The clear link between net cash flow and ending balance supports better short-term planning, payment scheduling, and expense prioritization.
Improves Accountability Across Cost Centers
The expense breakdown section makes spending visible at a granular level. Tracking salaries, marketing, rent, office, and other expenses week over week discourages uncontrolled cost growth and encourages owners and managers to justify increases with operational outcomes.
Who Can Use the Weekly Financial Report Template?
Founders and Business Owners
For owners who need fast clarity without wading through full financial statements, this template provides a concise but comprehensive view of financial health.

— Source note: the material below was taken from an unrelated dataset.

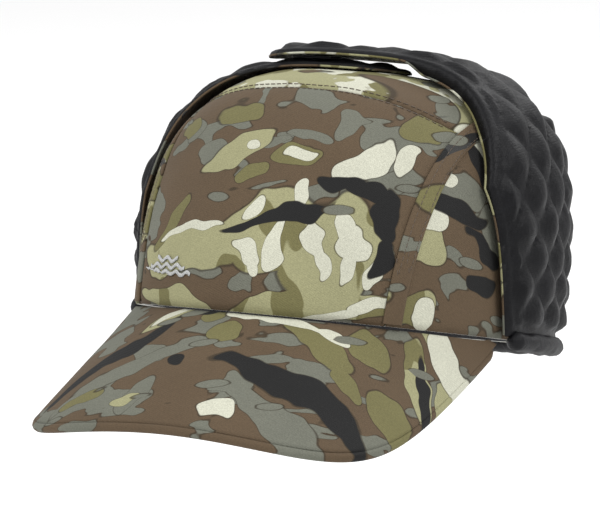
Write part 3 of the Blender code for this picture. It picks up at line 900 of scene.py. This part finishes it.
def inner_skin(name, outer, inner, top, node_name):
    """A layer inside the crown, up to a height or, with no height given, over the whole crown."""
    bm = block_skin(outer, HEIGHT + outer, CROWN_SQUARENESS, FINE)
    bounds = [plane((0, 0, 0.2), (0, 0, 1))]
    if top:
        bounds.append(plane((0, 0, top), (0, 0, -1)))
    for place, normal in bounds:
        cut(bm, place, normal)
    wall = inner - outer

    def hidden_side(point):
        return slow_waves(point, 20.0, 0.1) if top else 0.0

    def worn_side(point):
        return wall + (0.5 * (1 - ease((top - point.z) / 3.0)) if top else slow_waves(point, 16.0, 0.5))

    thicken(bm, hidden_side, worn_side)
    finish_piece(bm, name, "crown", lining_cloth, [node_name])


inner_skin("crown_lining_cloth", -5.2, -6.4, None, "crown_lining")
inner_skin("sweatband_cloth", -6.8, -8.2, BAND_HEIGHT, "sweatband")

# %% [markdown]
# ## Stitches
# Rows of thread show where a cap is sewn. One stitch is a short six-sided rod, laid along the line of the
# seam and sunk a little into the cloth. Rows follow both cross seams and both felled strips. A curve with
# a bevel would give an unbroken thread, so the rods are laid one by one.

# %% One row of stitches
STITCH_PITCH, STITCH_LENGTH, THREAD = 2.9, 2.1, 0.2


def thread_material(name, colour):
    """Twisted thread: a plain colour that varies a little along the ply."""
    made = bpy.data.materials.new(name)
    made.use_nodes = True
    tree = made.node_tree
    shader = tree.nodes["Principled BSDF"]
    place = node(tree, "TexCoord").outputs["Object"]
    twist = node(tree, "TexNoise", None, (), Vector=place, Scale=2500.0).outputs[0]
    value = node(tree, "MapRange", None, (twist, 0.3, 0.7, 0.7, 1.25)).outputs[0]
    tint = node(tree, "HueSaturation", None, (), Value=value, Color=colour).outputs[0]
    tree.links.new(tint, shader.inputs["Base Color"])
    shader.inputs["Roughness"].default_value = 0.55
    return made


def lay_rod(bm, middle, line, radius, length):
    """A short six-sided rod of thread along a line."""
    aim = line.to_track_quat("Z", "Y").to_matrix().to_4x4()
    bmesh.ops.create_cone(bm, cap_ends=True, segments=6, radius1=radius, radius2=radius, depth=length,
                          matrix=Matrix.Translation(middle) @ aim)


def sew(bm, points):
    """Lay stitches along a line of points."""
    run = 0.0
    for first, second in zip(points, points[1:]):
        run += (second - first).length
        if run >= STITCH_PITCH:
            run = 0.0
            lay_rod(bm, second, second - first, THREAD, STITCH_LENGTH)


# %% Lines of the seams
def over_cloth(spot, lift):
    """A block point, moved out along the block's normal to lie on the uneven cloth."""
    step = 0.5
    along_x = on_block(spot.x + step, spot.y) - on_block(spot.x - step, spot.y)
    along_y = on_block(spot.x, spot.y + step) - on_block(spot.x, spot.y - step)
    return spot + along_x.cross(along_y).normalized() * (cloth_rise(spot) + lift)


def halve(x, is_short):
    """How far forward a line over the crown runs before the rule fails, found by halving."""
    low, high = 0.0, HALF_LENGTH * sqrt(1 - (x / HALF_WIDTH) ** 2)
    for _ in range(30):
        middle = (low + high) / 2
        if is_short(middle):
            low = middle
        else:
            high = middle
    return low


def across_seam(x, end, offset):
    """The point of the crown on a line beside a cross seam."""
    def is_short(reach):
        height = on_block(x, end * reach).z
        return TOP_SEAM.z * height - TOP_SEAM.y * reach > TOP_SEAM_REACH + offset

    return over_cloth(on_block(x, end * halve(x, is_short)), 0.02)


def beside_seam(side, offset, y):
    """The point of a felled strip on a line beside its slanted seam."""
    spot = on_block(side * (SIDE_SEAM + offset), y)
    for _ in range(6):
        spot = on_block(side * (SIDE_SEAM + offset + SIDE_SEAM_LEAN * spot.z), y)
    return over_cloth(spot, 1.0)


# %% Sewn rows
seam_thread = thread_material("seam_thread", shade(78, 66, 54))
bm = bmesh.new()
for end in (-1, 1):
    for offset in (1.9, -1.9):
        sew(bm, [across_seam(-59 + i * 0.5, end, offset) for i in range(237)])
for side in (-1, 1):
    for offset in (0.4, 3.6):
        reach = HALF_LENGTH * sqrt(1 - ((SIDE_SEAM + offset) / HALF_WIDTH) ** 2) - 1.5
        sew(bm, [beside_seam(side, offset, -reach * cos(pi * i / 900)) for i in range(901)])
finish_piece(bm, "crown_stitches", "crown", seam_thread, [])

# %% [markdown]
# ## Woven mark
# The front carries a small plain mark in grey thread: three rippled bars, low on the wearer's right.

# %% Woven mark
mark_thread = thread_material("mark_thread", shade(176, 177, 176))


def on_front(x, z, grow):
    """The point of the front panel at a height."""
    return on_block(x, -halve(x, lambda reach: on_block(x, -reach, grow).z > z), grow)


MARK_ROWS, MARK_FOOT, MARK_STEP = ((-56, -24), (-52, -28), (-47, -33)), 14.4, 0.5
bm = bmesh.new()
for row, (low, high) in enumerate(MARK_ROWS):
    for i in range(int((high - low) / MARK_STEP)):
        x = low + MARK_STEP * i
        z = MARK_FOOT + 3.0 * row + 0.9 * sin(x * 0.9)
        foot, head = on_front(x, z - 0.75, 0.35), on_front(x + 0.15, z + 0.75, 0.35)
        lay_rod(bm, (foot + head) / 2, head - foot, 0.3, 1.7)
finish_piece(bm, "front_mark", "crown", mark_thread, ["front_emblem"])


# %% [markdown]
# ## The cut of the cloth
# Each cloth was a flat piece before it was sewn.

# %% [markdown]
# ## Pieces kept from the frame
# The visor board, the wadding and the fastening patches already have their true shape, so each keeps its
# solid and gets a finish of its own.

# %% Finishes for kept pieces
def plain_finish(name, colour, roughness, scale, depth):
    """A flat colour with a grain of a scale and a depth."""
    made = bpy.data.materials.new(name)
    made.use_nodes = True
    tree = made.node_tree
    shader = tree.nodes["Principled BSDF"]
    place = node(tree, "TexCoord").outputs["Object"]
    grain = node(tree, "TexNoise", None, (), Vector=place, Scale=scale, Detail=4.0).outputs[0]
    value = node(tree, "MapRange", None, (grain, 0.3, 0.7, 0.8, 1.2)).outputs[0]
    tint = node(tree, "HueSaturation", None, (), Value=value, Color=colour).outputs[0]
    tree.links.new(tint, shader.inputs["Base Color"])
    bump = node(tree, "Bump", None, (), Strength=0.5, Distance=depth, Height=grain).outputs[0]
    tree.links.new(bump, shader.inputs["Normal"])
    shader.inputs["Roughness"].default_value = roughness
    print(name, len(tree.nodes), "nodes")
    return made


board_finish = plain_finish("board_sheet", shade(60, 60, 62), 0.5, 300.0, 0.0002)
wadding_finish = plain_finish("wadding", shade(228, 228, 222), 0.95, 400.0, 0.001)
patch_finish = plain_finish("hook_tape", shade(30, 30, 31), 0.9, 1600.0, 0.0006)
for node_name, finish in (("visor_board", board_finish), ("crown_insulation", wadding_finish),
                          ("left_tip_patch", patch_finish), ("right_tip_patch", patch_finish)):
    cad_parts[node_name].data.materials.clear()
    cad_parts[node_name].data.materials.append(finish)

# %% [markdown]
# ## Floor, light and camera
# A pale floor and large soft lights keep the background quiet. The cap hangs clear of the floor, as it
# would on a head, so that the flaps have room to fold down. The camera stands in front of the cap, a
# little to the wearer's left and a little above it, far away with a long lens.

# %% Floor
FLOOR_BELOW = 0.16
low_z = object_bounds()[0][2]
bm = bmesh.new()
bmesh.ops.create_grid(bm, x_segments=1, y_segments=1, size=6.0)
bmesh.ops.translate(bm, vec=(0, 0, low_z - FLOOR_BELOW), verts=bm.verts)
floor_mesh = bpy.data.meshes.new("floor")
bm.to_mesh(floor_mesh)
bm.free()
floor = bpy.data.objects.new("floor", floor_mesh)
bpy.context.collection.objects.link(floor)
floor_material = bpy.data.materials.new("pale_floor")
floor_material.use_nodes = True
floor_shader = floor_material.node_tree.nodes["Principled BSDF"]
floor_shader.inputs["Base Color"].default_value = (0.9, 0.9, 0.9, 1)
floor_shader.inputs["Roughness"].default_value = 0.9
floor_mesh.materials.append(floor_material)


# %% Lights
def soft_light(name, place, power, size):
    """A square area light that faces the cap."""
    lamp = bpy.data.lights.new(name, "AREA")
    lamp.energy, lamp.size = power, size
    holder = bpy.data.objects.new(name, lamp)
    holder.location = place
    holder.rotation_euler = (Vector((0, 0, 0.05)) - Vector(place)).to_track_quat("-Z", "Y").to_euler()
    bpy.context.collection.objects.link(holder)


soft_light("key", (-0.9, -1.5, 1.5), 26, 1.2)
soft_light("fill", (1.5, -0.1, 1.7), 22, 0.9)
soft_light("back", (0.4, 1.7, 1.5), 18, 1.4)
world = bpy.data.worlds.new("studio")
world.use_nodes = True
sky = world.node_tree.nodes["Background"]
sky.inputs["Color"].default_value = (1, 1, 1, 1)
sky.inputs["Strength"].default_value = 0.85
bpy.context.scene.world = world
bpy.context.scene.view_settings.view_transform = "Standard"
print("lights", [light.name for light in bpy.data.lights])

# %% Camera
AZIMUTH, ELEVATION, DISTANCE, LENS = radians(27), radians(10), 3.2, 428.0
aim_at = Vector((-0.0173, -0.0026, 0.0312))
away = Vector((sin(AZIMUTH) * cos(ELEVATION), -cos(AZIMUTH) * cos(ELEVATION), sin(ELEVATION)))
camera_data = bpy.data.cameras.new("camera")
camera_data.lens = LENS
camera_data.clip_end = 30.0
camera = bpy.data.objects.new("camera", camera_data)
camera.location = aim_at + away * DISTANCE
camera.rotation_euler = away.to_track_quat("Z", "Y").to_euler()
bpy.context.collection.objects.link(camera)
bpy.context.scene.camera = camera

It answers critical questions—cash availability, weekly profitability, and expense behavior—without requiring accounting expertise or complex tools.
Operations and General Managers
Managers responsible for execution benefit from seeing how operational activity translates into financial results each week. The metrics summary and cash flow sections allow them to correlate decisions—such as staffing, marketing pushes, or cost controls—with measurable financial impact.
Finance and Accounting Teams
The template serves as a management-level reporting layer that complements formal accounting reports. It helps finance teams communicate performance trends to non-financial stakeholders in a clear, standardized format while maintaining data continuity.
Department Heads and Team Leads
Leaders overseeing budgets can use the expense breakdown to monitor their cost categories and understand how their spending affects overall profitability and cash flow. This encourages ownership and more informed decision-making.
Startups and Growing Businesses
Organizations in growth phases benefit most from weekly visibility. When revenue, expenses, and cash change rapidly, monthly reporting is often too slow. This template provides the structure needed to scale with financial discipline while remaining simple and repeatable.